Lynne, Grandpa Noel and me

      Ralph Edwards, Linda's dad, had played on the VFL (Victorian Football League) team Footscray in the 1950's (now known as the Western Bulldogs).  At that time, in the late 80's, Ralph was involved in a campaign to save the ailing team- as was local talk show host Ernie Sigley.  I guess Uncle Ralph (as I have always called him) arranged for me to appear on a morning TV show that Ernie hosted with another TV personality, Denise Drysdale.  I was to go in and tape a couple of singing segments and then later come back for an interview.  Lynne accompanied me to the studio and it was surreal to have her with me.  It was especially touching to see her introduce herself as my mother to various producers and production assistants. "I'm the Mum" she would say if I had neglected to introduce her yet.  My adoptive mother had never been one to hang around at performances and was never one to make herself known to those around her.  I think she was quite shy and not comfortable being in a situation where she felt out of place.  I remember understanding that it just wasn't her "thing" and always took it in stride- though there were definitely  mothers back-stage who had no qualms about expressing their distress that I was to do my own hair and make-up.  To this day, I can zip myself into any dress.  Being the only motherless kid backstage, while sometimes sad, was the beginning of my fierce independence.  I always knew that if I wanted to do something I was going to have to do it on my own.  While my mom was not typical, we still bonded over things like food and Carol Burnett.  I would come home from school and find that she had completely remodeled the kitchen or built a mosaic coffee table.  When it comes to "Nature Versus Nurture" I'm not convinced in either direction.  While my mother knew nothing- nor cared to know anything about the performing arts- she always thought outside of the box.  She didn't do anything in a typical or predictable way.  I get that. That is me. I think I got that from Zella Dixon.

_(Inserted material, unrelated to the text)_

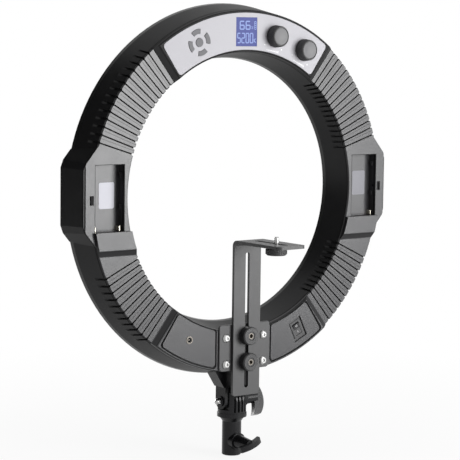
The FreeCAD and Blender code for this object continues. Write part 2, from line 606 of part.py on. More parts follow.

     Towards the end of my stay we went to my Auntie Val's house for a visit.  She lives in Rosebud- a beautiful seaside town on Melbourne's Mornington Peninsula.  I had been there camping numerous times throughout my childhood.  Auntie Val was the only other person who knew (or remembered) my father, Malcolm and his mother.  She had actually known my paternal grandmother quite well.  There had been some confusion about her last name.  For some reason, the last name that Lynne thought was my fathers last name was not the name that Val thought it was.  Before I left,  Auntie Val took me aside and handed me a black and white photograph.  She said that at least three of my grandparents were in this picture.  The image looked as if it had been taken in the late fifties.  From left to right were an attractive dark haired couple (my maternal grandparents), next to them was another couple; an impish looking gentleman in a white t-shirt with his arm draped casually around the shoulder of a blonde lady wearing cute horn-rimmed spectacles.  She wore a white floral sun-dress that had a full fifties skirt- the kind of silhouette I still love to wear.  This was my Grandmother Arline.  Behind her was what appeared to be an extraordinarily tall young man with no shirt on.  This was one of my maternal grandmothers brothers.  All five appeared to be having the time of their lives.  Val said that it had been taken in front of the iconic memorial cross at the top of Mt Macedon, and that it was probably taken on a day when they had all gone out dancing together.  At this point it didn't occur to me to ask any further questions.  I think I was still so overwhelmed by all of the newness that I had experienced in the past few weeks that there was simply no more space left in my brain to store any further information.  
     

     I tucked the picture into the manila envelope that still held my original birth records and forgot about it- for several years.